Goal of the exercise — Using the records below, quote only the span that opens with the line containing "solid = cad_parts[name]" and closes with the line containing "# Floor, light", exactly and inclusively.
begin
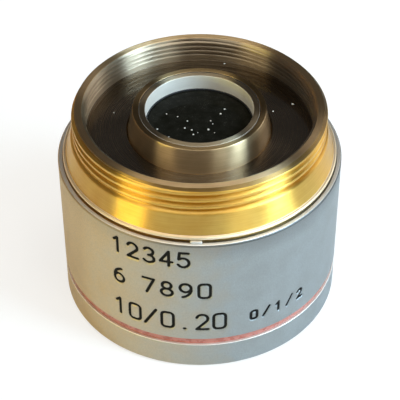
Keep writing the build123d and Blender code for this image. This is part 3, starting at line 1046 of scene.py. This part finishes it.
turned_piece(
    "rear_cell",
    rear_cell_outline(),
    [boss_bronze, black_anodised, boss_land_bronze],
    ["lens_barrel"],
    rear_cell_finish,
)
turned_piece(
    "rear_ring",
    rear_ring_outline,
    [pale_turned, ring_land_bronze],
    ["rear_retaining_ring"],
    retaining_ring_finish,
)
turned_piece("rear_seat_washer", washer_outline, [black_anodised], ["rear_washer"])
turned_piece("rear_glass", glass_outline, [rear_glass], ["rear_crown_lens"])


# Dust on the glass and in the well, as (x, y, size)

GLASS_SPECKS = [
    (2.44, 1.72, 0.085), (2.06, 0.90, 0.065), (1.10, -0.31, 0.05), (1.31, -0.76, 0.055),
    (0.90, -1.63, 0.075), (1.50, -2.06, 0.05), (-0.55, -2.36, 0.06), (-0.71, -1.72, 0.05),
    (-1.40, -1.42, 0.05), (-0.12, -2.10, 0.045), (-1.17, -0.37, 0.045), (-2.15, 0.37, 0.05),
    (-3.26, 0.90, 0.06), (-4.08, -1.34, 0.065), (-2.93, -2.61, 0.05), (-2.01, -3.35, 0.06),
]
WELL_SPECKS = [
    (7.27, 2.62, 0.07), (9.24, 3.84, 0.075), (2.34, 10.54, 0.07), (-6.1, -7.6, 0.06),
    (-8.6, 2.1, 0.05),
]
# Half the width and height of a speck, and its lift off the surface, for a size of 1
SPECK_HALF_WIDTH = 1.3
SPECK_HALF_HEIGHT = 0.585
SPECK_LIFT = 0.3
SPECK_RINGS = np.radians([-62, -30, 0, 30, 62])
SPECK_COLUMNS = 10


def speck_mesh():
    """Flattened, lumpy ellipsoids: size (w cos u cos v, w sin u cos v, h sin v), seeded lumps."""
    chance = np.random.default_rng(41)
    centres = []
    for x, y, size in GLASS_SPECKS:
        drop = GLASS_CURVE - math.sqrt(GLASS_CURVE**2 - x * x - y * y)
        centres.append((x, y, GLASS_TOP - drop + SPECK_LIFT * size, size))
    centres += [(x, y, WELL_FLOOR + SPECK_LIFT * size, size) for x, y, size in WELL_SPECKS]
    centres = np.array(centres)
    around, up = np.meshgrid(even_angles(SPECK_COLUMNS), SPECK_RINGS)
    flat = SPECK_HALF_WIDTH * np.cos(up)
    tall = SPECK_HALF_HEIGHT * np.sin(up)
    ball = np.stack([flat * np.cos(around), flat * np.sin(around), tall], axis=-1)
    pole = np.array([[0, 0, SPECK_HALF_HEIGHT]])
    ball = np.vstack([-pole, ball.reshape(-1, 3), pole])
    swell = chance.uniform(0.75, 1.2, (len(centres), len(ball), 1))
    stretch = chance.uniform(0.7, 1.35, (len(centres), 1, 2))
    shape = ball * swell * centres[:, None, 3:]
    shape[:, :, :2] *= stretch
    points = (shape + centres[:, None, :3]).reshape(-1, 3)
    quads, fans = shell_faces(len(SPECK_RINGS), SPECK_COLUMNS)
    shift = np.arange(len(centres))[:, None, None] * len(ball)
    faces = (quads + shift).reshape(-1, 4).tolist() + (fans + shift).reshape(-1, 3).tolist()
    mesh = bpy.data.meshes.new("dust_specks")
    mesh.from_pydata(points * METRE, [], faces)
    mesh.materials.append(dust)
    return mesh


finished("dust_specks", speck_mesh())


# Finishes of the pieces inside that keep their solids

INSIDE = {
    "parfocal_shim": plain_brass,
    "lock_ring": boss_bronze,
    "rear_flint_lens": flint_glass,
    "stop_spacer": black_anodised,
    "aperture_stop": black_anodised,
    "middle_cell": black_anodised,
    "middle_lens": flint_glass,
    "middle_retaining_ring": black_anodised,
    "centring_screws": bright_steel,
    "front_spacer": black_anodised,
    "front_crown_lens": flint_glass,
    "front_flint_lens": flint_glass,
    "front_retaining_ring": black_anodised,
}
for name, finish in INSIDE.items():
    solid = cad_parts[name]
    if not solid.material_slots:
        solid.data.materials.append(finish)
    for material_slot in solid.material_slots:
        material_slot.material = finish


# Floor, light and camera. Their places are in metres and degrees, seen from the camera's side.

FLOOR_REACH = 3.0
FLOOR_DROP = 1e-5
FLOOR_GLOW = 0.66
FLOOR_MIRRORED = 0.12
ROOM_LIGHT = 0.09
LAMP_DISTANCE = 0.45
LAMP_AIM = 0.012
# Name, azimuth, elevation, width and height in degrees as the object sees them, radiance, colour
LAMPS = [
    ("window", 65, 32, 20, 54, 11.0, (0.60, 0.82, 1.0)),
    ("pale_panel", 33, 32, 18, 44, 1.9, (0.82, 0.96, 1.0)),
    ("warm_lamp", -56, 30, 26, 36, 1.8, (1.0, 0.84, 0.52)),
    ("low_warm_lamp", -54, 4, 24, 7, 11.0, (1.0, 0.92, 0.12)),
    ("low_left_panel", -112, 3.2, 80, 6, 1.5, (1.0, 0.50, 0.10)),
    ("low_right_panel", 95, 8, 50, 12, 1.5, (0.66, 0.88, 1.0)),
    ("side_panel", 122, 24, 30, 40, 1.3, (1.0, 0.94, 0.86)),
    ("ceiling", 0, 84, 50, 40, 2.3, (1.0, 0.97, 0.88)),
]
CAMERA_ELEVATION = 41.335
CAMERA_DISTANCE = 0.150258
CAMERA_AIM = 0.010
CAMERA_ROLL = -0.25
LENS = 131.88


def make_floor():
    """A pale floor that shows white to the camera and in the metal, and keeps the shadow."""
    material, tree, shader = new_finish("pale_floor")
    ray = node(tree, "ShaderNodeLightPath").outputs
    paper = blend(tree, mottle(tree, 0.02), (0.70, 0.70, 0.70), (0.72, 0.72, 0.72))
    in_metal_or_glass = maths(tree, "MAXIMUM", ray["Is Glossy Ray"], ray["Is Transmission Ray"])
    mirrored = maths(tree, "MULTIPLY", in_metal_or_glass, FLOOR_MIRRORED)
    seen = maths(tree, "MULTIPLY", ray["Is Camera Ray"], FLOOR_GLOW)
    fill(tree, shader, {
        "Base Color": blend(tree, ray["Is Camera Ray"], paper, (0.38, 0.38, 0.38)),
        "Roughness": 0.9,
        "Specular IOR Level": 0.1,
        "Emission Color": (1.0, 1.0, 1.0),
        "Emission Strength": maths(tree, "MAXIMUM", mirrored, seen),
    })
    mesh = bpy.data.meshes.new("floor")
    sides = [(-1, -1), (1, -1), (1, 1), (-1, 1)]
    corners = [(x * FLOOR_REACH, y * FLOOR_REACH, -FLOOR_DROP) for x, y in sides]
    mesh.from_pydata(corners, [], [(0, 1, 2, 3)])
    mesh.materials.append(material)
    floor = add_object("floor", mesh)


def from_camera_side(azimuth, elevation, distance):
    """A point round the object, its azimuth counted to the right from the camera's side."""
    a = FRONT + math.radians(azimuth)
    e = math.radians(elevation)
    return Vector((math.cos(a) * math.cos(e), math.sin(a) * math.cos(e), math.sin(e))) * distance


def softbox(name, azimuth, elevation, wide, tall, radiance, colour):
    """A flat lamp that faces the object."""
    lamp = bpy.data.lights.new(name, "AREA")
    lamp.shape = "RECTANGLE"
    lamp.size = 2 * LAMP_DISTANCE * math.tan(math.radians(wide / 2))
    lamp.size_y = 2 * LAMP_DISTANCE * math.tan(math.radians(tall / 2))
    lamp.energy = radiance * math.pi * lamp.size * lamp.size_y
    lamp.color = colour
    made = add_object(name, lamp)
    made.location = from_camera_side(azimuth, elevation, LAMP_DISTANCE) + Vector((0, 0, LAMP_AIM))
    made.rotation_mode = "QUATERNION"
    made.rotation_quaternion = from_camera_side(azimuth, elevation, 1).to_track_quat("Z", "Y")
    made.visible_camera = False


def make_world():
    """Even pale light, seen by the camera as white."""
    world = bpy.data.worlds.new("studio")
    bpy.context.scene.world = world
    world.use_nodes = True
    tree = world.node_tree
    tree.nodes.clear()
    is_camera = node(tree, "ShaderNodeLightPath").outputs["Is Camera Ray"]
    room = node(tree, "ShaderNodeBackground", {"Color": (1.0, 0.98, 0.96), "Strength": ROOM_LIGHT})
    white = node(tree, "ShaderNodeBackground", {"Color": (1.0, 1.0, 1.0), "Strength": 1.0})
    inputs = {0: is_camera, 1: room.outputs[0], 2: white.outputs[0]}
    mixed = node(tree, "ShaderNodeMixShader", inputs)
    node(tree, "ShaderNodeOutputWorld", {0: mixed.outputs[0]})


def make_camera():
    """The photograph's place: 150 mm from the object, 41 degrees up, a long lens."""
    data = bpy.data.cameras.new("camera")
    data.sensor_width = 36.0
    data.lens = LENS
    data.shift_x = 0.000465
    data.shift_y = -0.004935
    data.clip_start = 0.01
    data.clip_end = 20.0
    made = add_object("camera", data)
    aim = Vector((0, 0, CAMERA_AIM))
    made.location = aim + from_camera_side(0, CAMERA_ELEVATION, CAMERA_DISTANCE)
    made.rotation_mode = "QUATERNION"
    roll = Quaternion((0, 0, 1), math.radians(CAMERA_ROLL))
    made.rotation_quaternion = (made.location - aim).to_track_quat("Z", "Y") @ roll
    bpy.context.scene.camera = made


make_floor()
for lamp in LAMPS:
    softbox(*lamp)
make_world()
make_camera()
bpy.context.scene.view_settings.view_transform = "Standard"
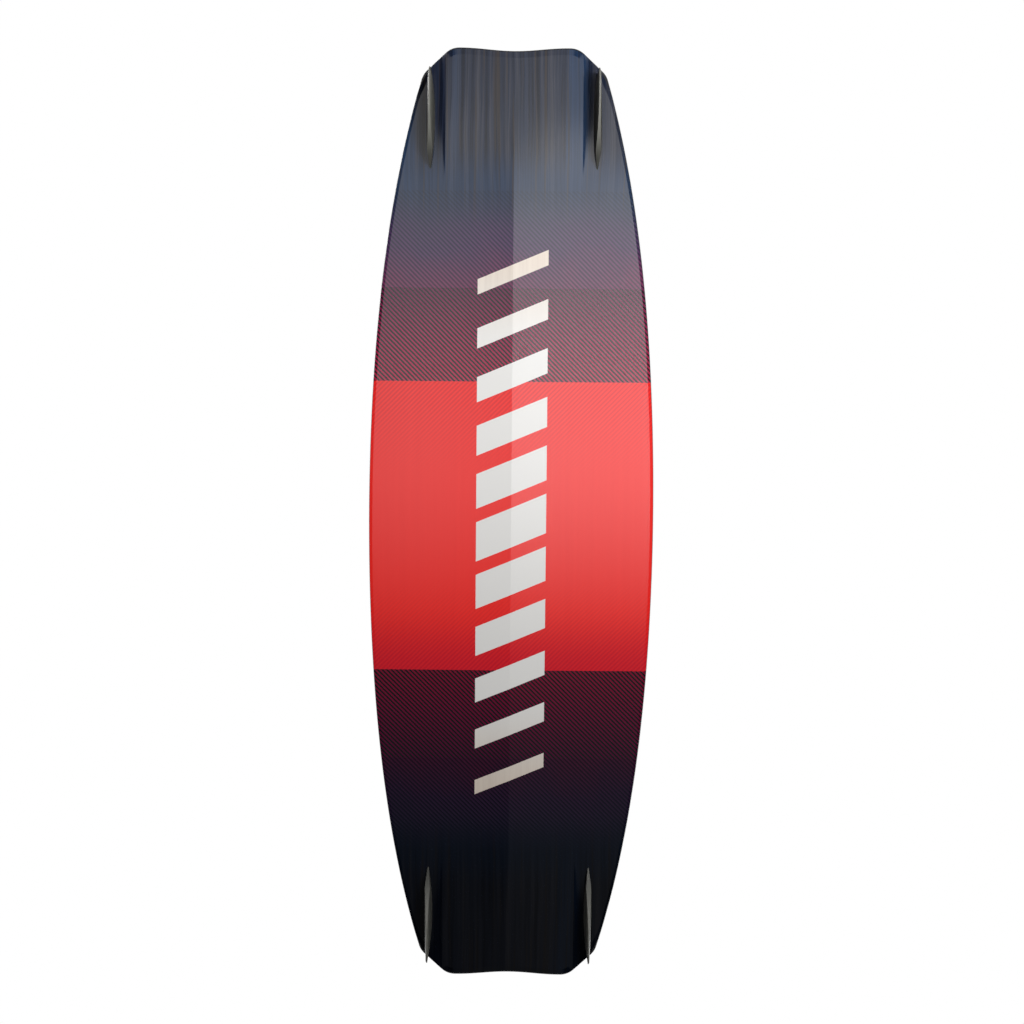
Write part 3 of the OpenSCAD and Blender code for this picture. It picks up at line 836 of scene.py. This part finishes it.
def make_rail(name, side):
    """The rail's section, swept along one side from nose to tail. Its outer face bulges to the outline."""
    insets = [RAIL_W, EDGE_IN, 0.35 * MM, 0.0, 0.0, 0.35 * MM, EDGE_IN, RAIL_W]
    heights = [0.0, 0.0, 0.14, 0.36, 0.64, 0.86, 1.0, 1.0]
    loops = [half_outline(d) for d in insets]
    stations = []
    for k in range(len(loops[0])):
        section = []
        for d, h, loop in zip(insets, heights, loops):
            p = loop[k]
            low = base_z(p.x) + SKIN - (relief(p) if d < RAIL_W / 2 else 0.0)
            high = deck_z(p.x) - SKIN - (EDGE_DIP if d < RAIL_W / 2 else 0.0)
            section.append((p.x, side * p.y, low + (high - low) * h))
        stations.append(section)
    rail = sweep(name, stations, "board", flip=side < 0)
    dress(rail, 40, "rail")
    return rail


make_base()
make_deck()
for side_name, side in (("left", 1), ("right", -1)):
    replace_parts(make_rail(f"rail_{side_name}_rounded", side), f"rail_{side_name}")


# ---------------------------------------------------------------- handle
HANDLE_FOOT = 86 * MM
HANDLE_W = 28 * MM
BLUNT = 0.62                # power of the grip's section: 1 is an ellipse, less is squarer
FINGER_PITCH, FINGER_DEEP = 15 * MM, 0.065
# the grip's side view in mm, (along, up): its under and its upper line from a foot to the middle
GRIP_UNDER = [(64, 0.2), (60.5, 12), (57.5, 21), (50, 24.7), (40, 25.0), (20, 25.0)]
GRIP_UPPER = [(78, 11.2), (72, 16.5), (66, 24), (58, 33), (46, 37.2), (22, 37.8)]
GRIP_MIDDLE = ((0, 25.0), (0, 38))


def bezier(a, b, c, d, t):
    s = 1 - t
    return a * s**3 + b * 3 * s * s * t + c * 3 * s * t * t + d * t**3


def through(points, i, t):
    """A smooth curve through the points, t of the way from point i to the next."""
    p0, p1, p2, p3 = (points[max(0, min(len(points) - 1, i + j))] for j in (-1, 0, 1, 2))
    return bezier(p1, p1 + (p2 - p0) / 6, p2 - (p3 - p1) / 6, p2, t)


def blunted(v, power):
    return math.copysign(abs(v) ** power, v)


def make_handle():
    """The grip, swept from foot to foot with finger ridges, and its two feet."""
    half_grip = list(zip(GRIP_UNDER, GRIP_UPPER))
    whole = [[Vector((-x * MM, z * MM)) for x, z in rung] for rung in half_grip]
    whole += [[Vector((x * MM, z * MM)) for x, z in rung] for rung in [GRIP_MIDDLE] + half_grip[::-1]]
    lines = list(zip(*whole))
    fine = [[through(line, i, k / 4) for line in lines] for i in range(len(whole) - 1) for k in range(4)]
    stations = []
    for u, o in fine + [whole[-1]]:
        mid, half = (u + o) / 2, (o - u) / 2
        x = mid.x / HANDLE_FOOT
        hy = HANDLE_W / 2 * (0.88 + 0.12 * smooth(0.45, 0.9, abs(x)))
        wave = 0.5 + 0.5 * math.cos(math.tau * mid.x / FINGER_PITCH)
        ridge = 1 - FINGER_DEEP * wave * smooth(0.62, 0.5, abs(x))
        section = []
        for a in turns(24):
            p = mid + half * blunted(math.sin(a), BLUNT) * ridge
            section.append((p.x, hy * blunted(math.cos(a), BLUNT) * ridge, BASE_Z + MID_T + p.y))
        stations.append(section)
    grip = sweep("handle_grip", stations, "board")
    dress(grip, 50, "handle")
    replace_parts(grip, "handle")
    for name, end in ENDS.items():
        dress(make_handle_foot(f"handle_foot_{name}", end), 35, "handle")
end
Reply to the task —
    solid = cad_parts[name]
    if not solid.material_slots:
        solid.data.materials.append(finish)
    for material_slot in solid.material_slots:
        material_slot.material = finish


# Floor, light and camera. Their places are in metres and degrees, seen from the camera's side.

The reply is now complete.